The Department of Transportation (DOT) is at it again. In its latest proposed rulemaking, DOT tackles a lot of issues behind the veil of trying to protect the consumer. In a shocking move, most of them aren’t bad. In fact, many are downright good ideas. But I’m going to talk about the bulk of those tomorrow. Today, I’m just going to focus on the one biggest piece of the 100+ page document. Let’s talk about airline fee disclosure.
Over the last several years, as airlines have added fees, DOT has created a variety of rules to try to make them transparent, or something like that. In general, I’d say the rules have been fairly benign and not all that useful. For example, airlines have to disclose a change in bag fees on their website homepage. Whoop de doo.
So DOT has decided to take another stab at this issue, and airlines have long been fearful of what it would look like. I have generally sided with airlines on this one, but now that we see the proposal, DOT is leaving the door open here to treat it with actual finesse. I didn’t think that was something DOT was capable of doing.
There are really two pieces being debated here. The first is how fees should be distributed to third party travel sellers, and the second is how the fees should be disclosed during travel search and booking. And since this is a proposed rulemaking, DOT has provided multiple options and is asking for public feedback. (You can give your feedback here. Just click the big blue “comment now” button.)
Airline Fees and Third Parties
The first question is centered around whether or not airlines should be forced to distribute real-time fee data to third parties, and if so, how should they do it? The Global Distribution Systems (GDS), the big central reservation systems like the behemoth in the US market, Sabre, have been lobbying hard to make this happen. Granted, you might not see it since it’s usually hidden behind third parties so it looks like “Americans for Freedom” or something that sounds impossible to refute. But the intent here is to get the data spoon fed in a format that is already supported by the GDS. The airlines don’t like that.
The airlines think that it should be a business decision. If the GDSs want to get the data spoon-fed to them, then they need to negotiate it. It’s way more complex than that, but the airlines are really trying to just get some leverage back from the GDSs and move forward with better technology. It’s a big struggle.
With that background, DOT decided to dive in. The general consensus is that real-time fee data needs to be disclosed in a timely fashion, but DOT has so far kept this broad. There are two proposals. One would require fee information to be provided to ticket agents and GDSs while the other would only require it be given to ticket agents.
Here are a few bullet points on what this is and what this isn’t.
- No proposal would require that airlines allow third parties to sell their ancillary products, though DOT asks for comments on if that should be required. (My answer: no way.)

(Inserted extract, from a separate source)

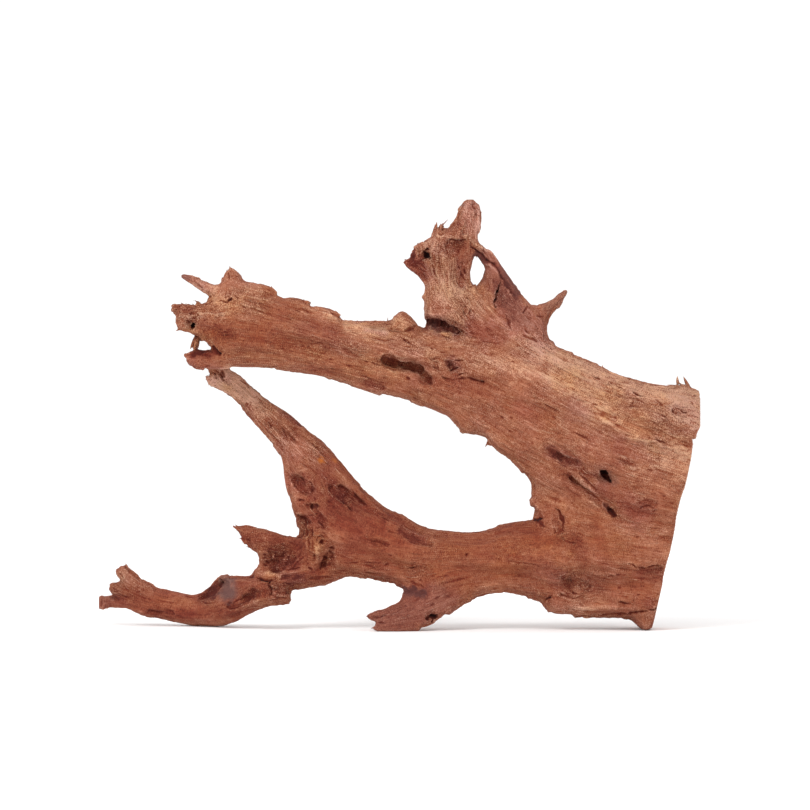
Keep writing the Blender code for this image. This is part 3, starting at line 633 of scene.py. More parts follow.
    ([(420, 543), (431, 543)], 1.4, 0.8, 0.65),
    ([(371, 541), (376, 541), (388, 543)], 1.2, 0.7, 0.6),
    ([(350, 562), (359, 563)], 1.2, 0.8, 0.7),
    ([(438, 576), (447, 575)], 1.0, 0.6, 0.6),
    ([(427, 617.5), (431, 617)], 2.1, 1.6, 0.92),
    ([(432, 616.5), (436, 616)], 2.7, 2.8, 1.0),
    ([(434, 618), (433, 621.5)], 1.8, 1.8, 0.94),
    ([(374, 617), (384, 615)], 1.6, 0.9, 0.7),
    ([(378, 621), (386, 622)], 1.1, 0.9, 0.8),
    ([(410, 581), (424, 586)], 1.4, 0.7, 0.6),
    # where the arm, the prong and the root meet
    ([(312.5, 504), (311.5, 506.5), (313, 509)], 1.8, 1.8, 1.0),
    ([(315, 503.5), (317, 506)], 1.0, 0.8, 0.8),
    ([(305, 505), (311, 503), (317, 504)], 0.9, 0.7, 0.6),
    ([(298.5, 500), (301, 498.5), (304, 498.5)], 1.4, 1.2, 1.0),
    ([(299, 517), (306, 517.5)], 1.9, 1.4, 0.85),
    ([(309, 515), (317, 513)], 1.1, 0.9, 0.8),
    ([(318, 520), (322, 522), (324, 526)], 1.5, 1.0, 0.75),
    ([(316, 527), (320, 527)], 0.9, 0.7, 0.8),
    ([(312, 528), (312, 536)], 1.5, 1.2, 0.8),
    ([(313, 540), (313, 549)], 1.2, 0.8, 0.55),
    ([(306, 524), (306, 535)], 1.1, 0.8, 0.6),
    ([(314, 552), (315, 560)], 1.1, 0.7, 0.55),
    ([(311, 566), (312, 569)], 1.3, 0.9, 0.8),
    ([(322, 540), (323.5, 542)], 2.4, 1.6, 0.8),
    ([(317, 539), (318, 535.5), (321, 534.5), (324, 537)], 1.0, 0.8, 0.75),
    ([(290, 558), (296, 551), (302, 546)], 1.1, 0.6, 0.55),
    ([(290, 563), (297, 556), (304, 550)], 1.1, 0.6, 0.6),
    ([(291, 568), (298, 561), (305, 556)], 1.1, 0.6, 0.6),
    ([(310, 528), (309, 540), (309, 552)], 1.1, 0.7, 0.6),
    ([(329, 547), (333, 548)], 1.4, 1.0, 0.8),
    ([(329, 551), (332, 552)], 1.5, 0.9, 0.85),
    ([(324, 557), (328, 558)], 1.9, 1.2, 0.85),
    ([(324, 562), (320, 566)], 1.3, 1.0, 0.85),
    ([(331, 561), (332, 563)], 1.4, 0.8, 0.75),
    # arm
    ([(222, 371), (223.5, 375)], 2.6, 1.6, 0.84),
    ([(212, 371), (217, 375)], 1.2, 0.9, 0.75),
    ([(209, 376), (213, 376)], 0.9, 0.7, 0.7),
    ([(208, 378.5), (212, 379)], 0.8, 0.6, 0.7),
    ([(216, 376), (217, 379)], 1.0, 0.6, 0.7),
    ([(213, 382), (215, 382)], 0.9, 0.6, 0.7),
    ([(240, 380), (246, 384), (250, 389)], 1.1, 0.6, 0.6),
    ([(221, 376), (224, 380)], 1.5, 1.0, 0.8),
    ([(246, 402), (248, 405)], 2.0, 1.0, 0.78),
    ([(253, 397), (258, 396)], 1.0, 0.8, 0.7),
    ([(264, 410)], 1.5, 0.6, 0.6),
    ([(267, 420), (271, 425), (269, 428)], 1.0, 0.6, 0.65),
    ([(269, 429), (276, 438), (283, 446)], 1.2, 0.8, 0.65),
    ([(283, 426), (284, 431), (287, 437)], 1.1, 0.7, 0.65),
    ([(297, 423), (301, 427)], 1.3, 0.8, 0.7),
    ([(307, 479), (311, 482), (313, 487)], 1.1, 0.9, 1.0),
    ([(293, 482), (298, 489), (306, 495)], 1.2, 0.9, 0.7),
    ([(298, 474), (302, 479), (306, 486)], 1.0, 0.7, 0.75),
    ([(313, 488), (311, 494)], 1.0, 0.6, 0.6),
    ([(340, 500), (346, 504), (352, 508)], 1.3, 1.2, 1.0),
    ([(352, 490), (358, 498), (364, 504)], 1.3, 0.7, 0.6),
    ([(338, 486), (345, 488)], 1.3, 0.7, 0.65),
    ([(362, 502), (367, 505)], 1.3, 0.8, 0.85),
    ([(325, 504), (334, 506)], 0.9, 0.5, 0.6),
    # root and prong
    ([(221, 579), (219, 584), (216, 590)], 1.8, 1.4, 0.95),
    ([(206, 590), (213, 586)], 1.2, 0.8, 0.8),
    ([(202, 598), (205, 600)], 1.3, 0.8, 0.9),
    ([(201, 602), (210, 603)], 0.9, 0.5, 0.55),
    ([(227, 608), (234, 608), (241, 606)], 1.5, 1.2, 0.85),
    ([(229, 603), (232, 602)], 1.1, 0.8, 0.85),
    ([(233, 602.5), (238, 600), (242, 597)], 1.3, 0.8, 0.75),
    ([(257, 578), (263, 579.5), (272, 580)], 1.6, 1.5, 1.0),
    ([(270, 581), (268.5, 585), (270.5, 588), (271, 591), (269.5, 595)], 1.7, 1.7, 1.0),
    ([(248, 575), (254, 575)], 1.3, 0.9, 0.85),
    ([(272, 587), (281, 587)], 1.0, 0.6, 0.65),
    ([(282, 583), (290, 583)], 1.2, 0.7, 0.8),
    ([(271, 595), (277, 597), (287, 598)], 1.1, 0.7, 0.75),
    ([(284, 593), (288, 592)], 1.2, 0.7, 0.8),
    ([(272, 569), (279, 568)], 2.0, 1.4, 0.9),
    ([(285, 570), (293, 568), (300, 566)], 1.1, 0.9, 0.85),
    ([(274, 565), (271, 557), (269, 551)], 0.9, 0.7, 0.75),
    ([(278, 565), (276, 557), (276, 551)], 0.9, 0.7, 0.75),
    ([(281, 565), (282, 557), (284, 551)], 0.9, 0.7, 0.75),
    ([(285, 565), (288, 557), (292, 551)], 0.9, 0.7, 0.7),
    ([(289, 566), (294, 560), (300, 554)], 0.9, 0.7, 0.65),
    ([(271, 566), (266, 560), (264, 555)], 0.9, 0.6, 0.6),
    ([(246, 539), (250, 541)], 1.4, 0.9, 0.8),
    ([(292, 536), (300, 534)], 1.2, 0.7, 0.7),
    ([(120, 573), (123, 577)], 1.4, 0.8, 0.7),
    ([(112, 586), (114, 591)], 1.2, 0.7, 0.7),
    ([(112, 592), (118, 592)], 1.0, 0.7, 0.8),
    ([(134, 592), (143, 590)], 0.9, 0.5, 0.6),
    ([(120, 596), (124, 597)], 1.1, 0.6, 0.7),
    ([(148, 609), (160, 613)], 1.3, 0.7, 0.6),
    ([(168, 609), (174, 614)], 1.8, 0.7, 0.55),
    ([(102, 600), (102, 605)], 1.0, 0.6, 0.6),
]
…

- No airline would have to distribute frequent flier information so that the third parties would be able to show discounts associated with frequent flier status. In other words, the airlines would just have to distribute the rack rates for fees.
- The proposed rule doesn’t say anything about how the data would have to be distributed. Any reasonable format would work, in theory. (I’m guessing writing it in crayon and mailing it daily would not be reasonable.)
- We’re just talking about four core fees here. It’s the first checked bag, second checked bag, carry-on bag, and seat fees that would need to be distributed.
Looking at both these proposals, I like the one that mandates distribution only for ticket sellers. Why should it matter if the GDS has it as long as the ones actually selling tickets have it? Though I don’t know for sure, I’m assuming the airlines could simply provide direct links to the information on their own sites or provide an API if they wanted. The third party sites could then just integrate links into their booking path.
This gets the right information to the person buying the ticket, but it doesn’t take away the airline’s ability to negotiate for better access to fee data. And of course, it leaves it up to the airline and third parties to negotiate to allow the sale of those ancillary offerings.
How Fee Data Needs to be Displayed
The other part of the issue is about how it has this fee data has to be displayed publicly. This would apply to airline websites as well.
Sites would be required to show those four core fees on the first page where an itinerary-specific fare is shown. It doesn’t have to be listed – it could be via a link or a mouseover, but it would have to show accurate fees as they pertain to that set of flights.
This is good for bags though bag fees are fairly uniform among those who charge them. This is way more useful for seat fees which can vary so much. On most airline websites now, you have to put in fake passenger information just to see the seat map with individual seat pricing. This would make them move that part of the process forward. Why hasn’t this been done yet? Well, it’s probably because it’s expensive to get the systems to behave this way. But it would be a big improvement for the traveler.
It should be noted that none of these proposals would do something silly like require the fees be included in the total price. It would just require that the fees be made available in real time early in the booking process.
Like I said, this was just one part of the rulemaking. I’ll review the rest tomorrow. But this one has turned out to be much less painful that I was expecting.